# Directions
Starting from the line that contains "const group = new THREE.Group();", copy every line exactly until the line that contains "for node in", which is also included.

# Collected data
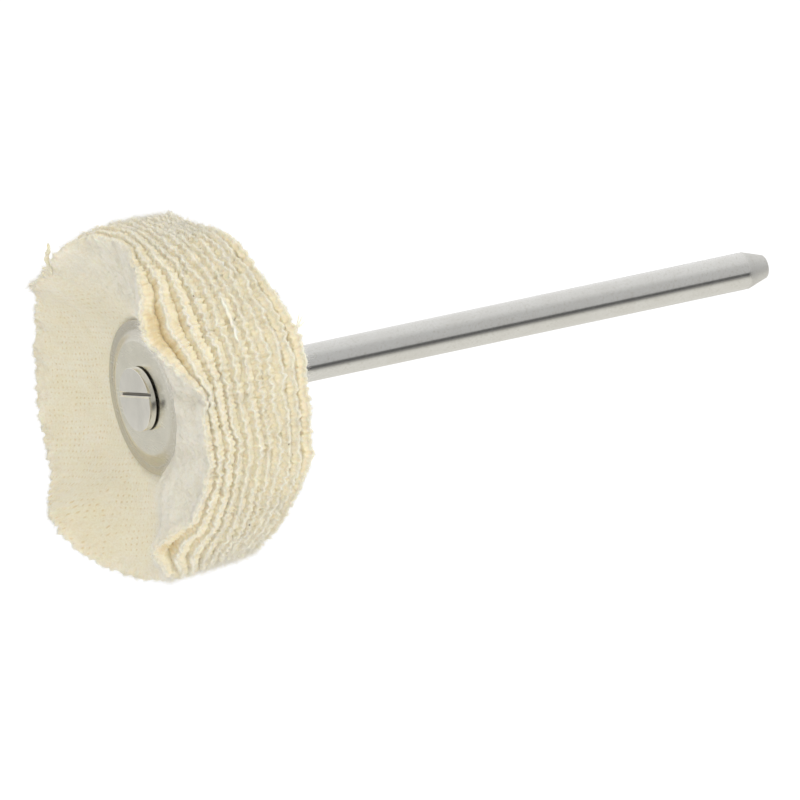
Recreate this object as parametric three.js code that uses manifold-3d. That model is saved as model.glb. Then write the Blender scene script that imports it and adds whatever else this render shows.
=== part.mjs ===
// A small cloth polishing wheel mounted on a rotary-handpiece shank.
// Millimetres. The spin axis is Y: the free end of the shank is at the origin,
// and the wheel with its clamping screw lies at the far end, toward -Y. +Z is up.
import * as THREE from 'three';
import { mergeVertices } from 'three/addons/utils/BufferGeometryUtils.js';
import Module from 'manifold-3d';

// ---- driving dimensions -------------------------------------------------------

// overall
const overallLength = 45.0;      // face of the screw head to the free end of the shank
const plyRadius = 11.35;         // cloth disc, cut edge, lying flat

// shank
const shankDiameter = 2.35;
const shankTipDiameter = 1.45;   // the flat left at the free end
const shankTipLength = 1.5;      // the cone that leads the shank into a collet
const noseDiameter = 1.9;        // turned-down front end that carries the cloth
const noseChamfer = 0.12;
const noseSetback = 0.08;        // the nose stops this far short of the screw head's seat

// clamping screw
const headDiameter = 4.07;
const headThickness = 0.55;
const headEdgeBreak = 0.08;
const slotWidth = 0.24;
const slotDepth = 0.22;
const slotOffset = 0.33;         // the slot runs a little to one side of the centre
const slotTilt = 19;             // degrees, around the spin axis, from +X toward +Z
const screwDiameter = 1.2;
const screwLength = 3.2;         // under the head
const screwTipChamfer = 0.15;

// dished washers, one in front of the cloth and one behind
const washerDiameter = 9.86;
const washerCrownDiameter = 7.0; // the raised flat in the middle
const washerRise = 0.24;         // the flat stands this far proud of the rim
const washerSheet = 0.2;
const washerLip = 0.55;          // width of the flat rim that presses on the cloth

// collar that backs the stack
const collarDiameter = 4.2;
const collarLength = 1.3;
const collarChamfer = 0.2;

// cloth
const plyCount = 11;
const plyThickness = 0.34;
const plyGap = 0.08;             // air between discs where the washers clamp them
const plyDrop = 0.32;            // the cut edges sit this far below the spin axis
const frontLean = 18;            // degrees the first disc leans toward the head
const rearLean = -3;             // and the last one, away from it
const curl = 1.6;                // above 1, a disc bends more the nearer it is to its edge

// clearances between touching pieces
const seatGap = 0.03;            // faces that press together
const boreGap = 0.1;             // round the nose in its holes
const threadGap = 0.05;          // the plain cylinders that stand for the screw thread
const tapRunOut = 0.4;           // the tapped hole goes this much deeper than the screw

// Folds in the cloth, each a wave across the edge: where it is (degrees around the spin
// axis, from +X toward +Z), how wide it is, how many more degrees it leans the first disc
// toward the head, and the share of it that each next disc keeps.
const frontFolds = [
  { at: 134, spread: 16, tilt: 29, keep: 0.55 },
  { at: 50, spread: 14.5, tilt: 23, keep: 0.55 },
  { at: -41, spread: 12, tilt: 19, keep: 0.55 },
  { at: -68, spread: 10, tilt: -11, keep: 0.92 },
  { at: -109, spread: 14, tilt: 34, keep: 0.55 },
  { at: -150, spread: 25, tilt: 5, keep: 0.55 },
];
// The same for the last disc, fading toward the first; a negative tilt is away from the head.
const rearFolds = [
  { at: 22, spread: 24, tilt: -13 },
  { at: 100, spread: 28, tilt: 9 },
  { at: -62, spread: 22, tilt: 6 },
  { at: -150, spread: 30, tilt: -6 },
];

// ---- sizes that follow ---------------------------------------------------------

const faceY = -overallLength;
const headBackY = faceY + headThickness;
const crownY = headBackY + seatGap;
const frontRimY = crownY + washerRise;
const stackStartY = frontRimY + washerSheet + seatGap;
const plyPitch = plyThickness + plyGap;
const stackLength = plyCount * plyPitch - plyGap;
const stackEndY = stackStartY + stackLength;
const rearRimY = stackEndY + seatGap;
const rearCrownY = rearRimY + washerSheet + washerRise;
const collarY = rearCrownY + seatGap;
const shoulderY = collarY;
const noseStartY = crownY + noseSetback;
const washerRadius = washerDiameter / 2;
const boreRadius = noseDiameter / 2 + boreGap;

// ---- materials ------------------------------------------------------------------

const steel = new THREE.MeshStandardMaterial({ color: 0xb9b8b4, roughness: 0.28, metalness: 1 });
const nickel = new THREE.MeshStandardMaterial({ color: 0xd6d3cc, roughness: 0.16, metalness: 1 });
const cotton = new THREE.MeshStandardMaterial({ color: 0xeee4c8, roughness: 0.95, metalness: 0 });

// ---- helpers ----------------------------------------------------------------------

const segments = 48;
const radians = THREE.MathUtils.degToRad;

// A turned piece: [radius, y] pairs along its section, spun round the Y axis. A section
// that doesn't start and end on the axis is closed on itself.
function turned(section, closed) {
  const points = section.map(([r, y]) => new THREE.Vector2(r, y));
  if (closed) points.push(points[0].clone());
  return new THREE.LatheGeometry(points, segments);
}

function mesh(name, geometry, material) {
  const piece = new THREE.Mesh(geometry, material);
  piece.name = name;
  return piece;
}

// ---- solids for boolean cuts ----------------------------------------------------------

const wasm = await Module();
wasm.setup();

function toSolid(geometry) {
  const bare = geometry.clone();
  bare.deleteAttribute('normal');
  bare.deleteAttribute('uv');
  const merged = mergeVertices(bare, 1e-4);
  return new wasm.Manifold(new wasm.Mesh({
    numProp: 3,
    vertProperties: Float32Array.from(merged.attributes.position.array),
    triVerts: Uint32Array.from(merged.index.array),
  }));
}

function fromSolid(solid) {
  const data = solid.getMesh();
  const geometry = new THREE.BufferGeometry();
  geometry.setAttribute('position', new THREE.BufferAttribute(data.vertProperties, 3));
  geometry.setIndex(new THREE.BufferAttribute(data.triVerts, 1));
  geometry.computeVertexNormals();
  return geometry;
}

// ---- mandrel: the shank with its turned-down, tapped nose -------------------------------

function mandrel() {
  const shank = shankDiameter / 2;
  const nose = noseDiameter / 2;
  const tap = screwDiameter / 2 + threadGap;
  const tapEndY = headBackY + screwLength + tapRunOut;
  return turned([
    [0, tapEndY],
    [tap, tapEndY],
    [tap, noseStartY],
    [nose - noseChamfer, noseStartY],
    [nose, noseStartY + noseChamfer],
    [nose, shoulderY],
    [shank, shoulderY],
    [shank, -shankTipLength],
    [shankTipDiameter / 2, 0],
    [0, 0],
  ]);
}

// ---- clamping screw with a plain straight slot ---------------------------------------------

function clampScrew() {
  const head = headDiameter / 2;
  const pin = screwDiameter / 2;
  const tipY = headBackY + screwLength;
  const body = toSolid(turned([
    [0, faceY],
    [head - headEdgeBreak, faceY],
    [head, faceY + headEdgeBreak],
    [head, headBackY],
    [pin, headBackY],
    [pin, tipY - screwTipChamfer],
    [pin - screwTipChamfer, tipY],
    [0, tipY],
  ]));
  const overrun = 1;
  const cutter = new THREE.BoxGeometry(headDiameter + overrun, slotDepth + overrun, slotWidth);
  cutter.translate(0, faceY + slotDepth - (slotDepth + overrun) / 2, slotOffset);
  cutter.rotateY(-radians(slotTilt));
  return fromSolid(body.subtract(toSolid(cutter)));
}

// ---- dished washer ---------------------------------------------------------------------------

// The crown side faces away from the cloth: sign -1 puts it toward -Y, +1 toward +Y.
function washer(rimY, sign) {
  const crown = washerCrownDiameter / 2;
  const rim = washerRadius;
  const knee = rim - washerLip;
  const section = [
    [boreRadius, washerRise + washerSheet],
    [crown, washerRise + washerSheet],
    [knee, washerSheet],
    [rim, washerSheet],
    [rim, 0],
    [knee, 0],
    [crown, washerRise],
    [boreRadius, washerRise],
  ].map(([r, t]) => [r, rimY + sign * t]);
  return turned(sign > 0 ? section.reverse() : section, true);
}

// ---- collar ------------------------------------------------------------------------------------

function collar() {
  const outer = collarDiameter / 2;
  const bore = shankDiameter / 2 + seatGap;
  const endY = collarY + collarLength;
  return turned([
    [bore, collarY],
    [outer - collarChamfer, collarY],
    [outer, collarY + collarChamfer],
    [outer, endY - collarChamfer],
    [outer - collarChamfer, endY],
    [bore, endY],
  ], true);
}

// ---- cloth discs ----------------------------------------------------------------------------------

// One fold's tilt at an angle: a smooth bump that repeats once per turn.
function bump({ at, spread, tilt }, angle) {
  const sharpness = 1 / radians(spread) ** 2;
  return tilt * Math.exp(sharpness * (Math.cos(angle - radians(at)) - 1));
}

// How steeply disc number k (0 is the first) leans toward the head, in radians.
function lean(k, angle) {
  const back = k / (plyCount - 1);
  let degrees = frontLean * (1 - back) + rearLean * back;
  for (const fold of frontFolds) degrees += bump(fold, angle) * fold.keep ** k;
  for (const fold of rearFolds) degrees += bump(fold, angle) * back ** 2;
  return radians(degrees);
}

// A point of disc k: u runs 0 to 1 over the free cloth, from the washer to the cut edge.
function clothPoint(k, angle, u, side) {
  const free = plyRadius - washerRadius - plyDrop * Math.sin(angle);
  const slope = lean(k, angle);
  const r = washerRadius + free * Math.cos(slope) * u;
  const rise = free * Math.sin(slope) * u ** curl;
  const y = stackStartY + k * plyPitch - rise + side * plyThickness;
  return [r * Math.cos(angle), y, r * Math.sin(angle)];
}

function hubPoint(k, angle, r, side) {
  const y = stackStartY + k * plyPitch + side * plyThickness;
  return [r * Math.cos(angle), y, r * Math.sin(angle)];
}

function clothPly(k) {
  const around = 56;
  const bands = [0.2, 0.4, 0.6, 0.8, 1];
  const positions = [];
  const rings = [];
  const addRing = (pointAt) => {
    rings.push(positions.length / 3);
    for (let i = 0; i < around; i += 1) positions.push(...pointAt((2 * Math.PI * i) / around));
  };
  addRing((a) => hubPoint(k, a, boreRadius, 0));
  addRing((a) => hubPoint(k, a, washerRadius, 0));
  for (const u of bands) addRing((a) => clothPoint(k, a, u, 0));
  for (const u of bands.toReversed()) addRing((a) => clothPoint(k, a, u, 1));
  addRing((a) => hubPoint(k, a, washerRadius, 1));
  addRing((a) => hubPoint(k, a, boreRadius, 1));

  const faces = [];
  rings.forEach((start, n) => {
    const next = rings[(n + 1) % rings.length];
    for (let i = 0; i < around; i += 1) {
      const j = (i + 1) % around;
      faces.push(start + i, next + i, next + j, start + i, next + j, start + j);
    }
  });
  const geometry = new THREE.BufferGeometry();
  geometry.setAttribute('position', new THREE.Float32BufferAttribute(positions, 3));
  geometry.setIndex(faces);
  geometry.computeVertexNormals();
  return geometry;
}

// ---- assembly -------------------------------------------------------------------------------------------

const group = new THREE.Group();
group.add(mesh('mandrel', mandrel(), steel));
group.add(mesh('rear_collar', collar(), steel));
group.add(mesh('rear_washer', washer(rearRimY, 1), nickel));
for (let k = plyCount - 1; k >= 0; k -= 1) {
  const number = String(k + 1).padStart(2, '0');
  group.add(mesh(`cloth_ply_${number}`, clothPly(k), cotton));
}
group.add(mesh('front_washer', washer(frontRimY + washerSheet, -1), nickel));
group.add(mesh('clamp_screw', clampScrew(), nickel));

export default group;
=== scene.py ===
"""A small mounted cloth polishing wheel, dressed around its CAD frame.

Metres throughout, in the frame of the CAD model: the spin axis is Y, the shank's free end is at
the origin, and the wheel with its clamping screw lies toward -Y. Z is up.
"""
import math

import bpy
import numpy as np
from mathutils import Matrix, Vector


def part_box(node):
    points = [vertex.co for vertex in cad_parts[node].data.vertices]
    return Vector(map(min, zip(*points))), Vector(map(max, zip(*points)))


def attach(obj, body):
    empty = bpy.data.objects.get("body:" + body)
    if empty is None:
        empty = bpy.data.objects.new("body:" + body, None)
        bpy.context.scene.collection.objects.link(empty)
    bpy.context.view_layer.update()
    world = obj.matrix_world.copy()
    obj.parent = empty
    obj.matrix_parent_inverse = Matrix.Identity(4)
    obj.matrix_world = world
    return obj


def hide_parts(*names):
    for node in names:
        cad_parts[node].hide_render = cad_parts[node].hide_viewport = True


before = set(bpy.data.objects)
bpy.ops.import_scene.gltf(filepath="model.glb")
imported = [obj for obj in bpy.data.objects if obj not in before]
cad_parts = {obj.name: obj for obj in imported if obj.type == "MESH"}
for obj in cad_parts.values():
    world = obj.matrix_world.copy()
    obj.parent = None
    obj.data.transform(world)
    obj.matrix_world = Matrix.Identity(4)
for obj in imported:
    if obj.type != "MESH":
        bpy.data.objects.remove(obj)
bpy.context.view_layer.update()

MM = 0.001
TAU = 2 * math.pi
QUARTER = math.pi / 2
SEED = 4127

# ---- places taken from the frame -------------------------------------------------------------

screw_low, screw_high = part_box("clamp_screw")
mandrel_low, mandrel_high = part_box("mandrel")
_, front_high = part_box("front_washer")
rear_low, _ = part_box("rear_washer")
collar_low, collar_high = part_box("rear_collar")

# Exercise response
const group = new THREE.Group();
group.add(mesh('mandrel', mandrel(), steel));
group.add(mesh('rear_collar', collar(), steel));
group.add(mesh('rear_washer', washer(rearRimY, 1), nickel));
for (let k = plyCount - 1; k >= 0; k -= 1) {
  const number = String(k + 1).padStart(2, '0');
  group.add(mesh(`cloth_ply_${number}`, clothPly(k), cotton));
}
group.add(mesh('front_washer', washer(frontRimY + washerSheet, -1), nickel));
group.add(mesh('clamp_screw', clampScrew(), nickel));

export default group;
=== scene.py ===
"""A small mounted cloth polishing wheel, dressed around its CAD frame.

Metres throughout, in the frame of the CAD model: the spin axis is Y, the shank's free end is at
the origin, and the wheel with its clamping screw lies toward -Y. Z is up.
"""
import math

import bpy
import numpy as np
from mathutils import Matrix, Vector


def part_box(node):
    points = [vertex.co for vertex in cad_parts[node].data.vertices]
    return Vector(map(min, zip(*points))), Vector(map(max, zip(*points)))


def attach(obj, body):
    empty = bpy.data.objects.get("body:" + body)
    if empty is None:
        empty = bpy.data.objects.new("body:" + body, None)
        bpy.context.scene.collection.objects.link(empty)
    bpy.context.view_layer.update()
    world = obj.matrix_world.copy()
    obj.parent = empty
    obj.matrix_parent_inverse = Matrix.Identity(4)
    obj.matrix_world = world
    return obj


def hide_parts(*names):
    for node in names:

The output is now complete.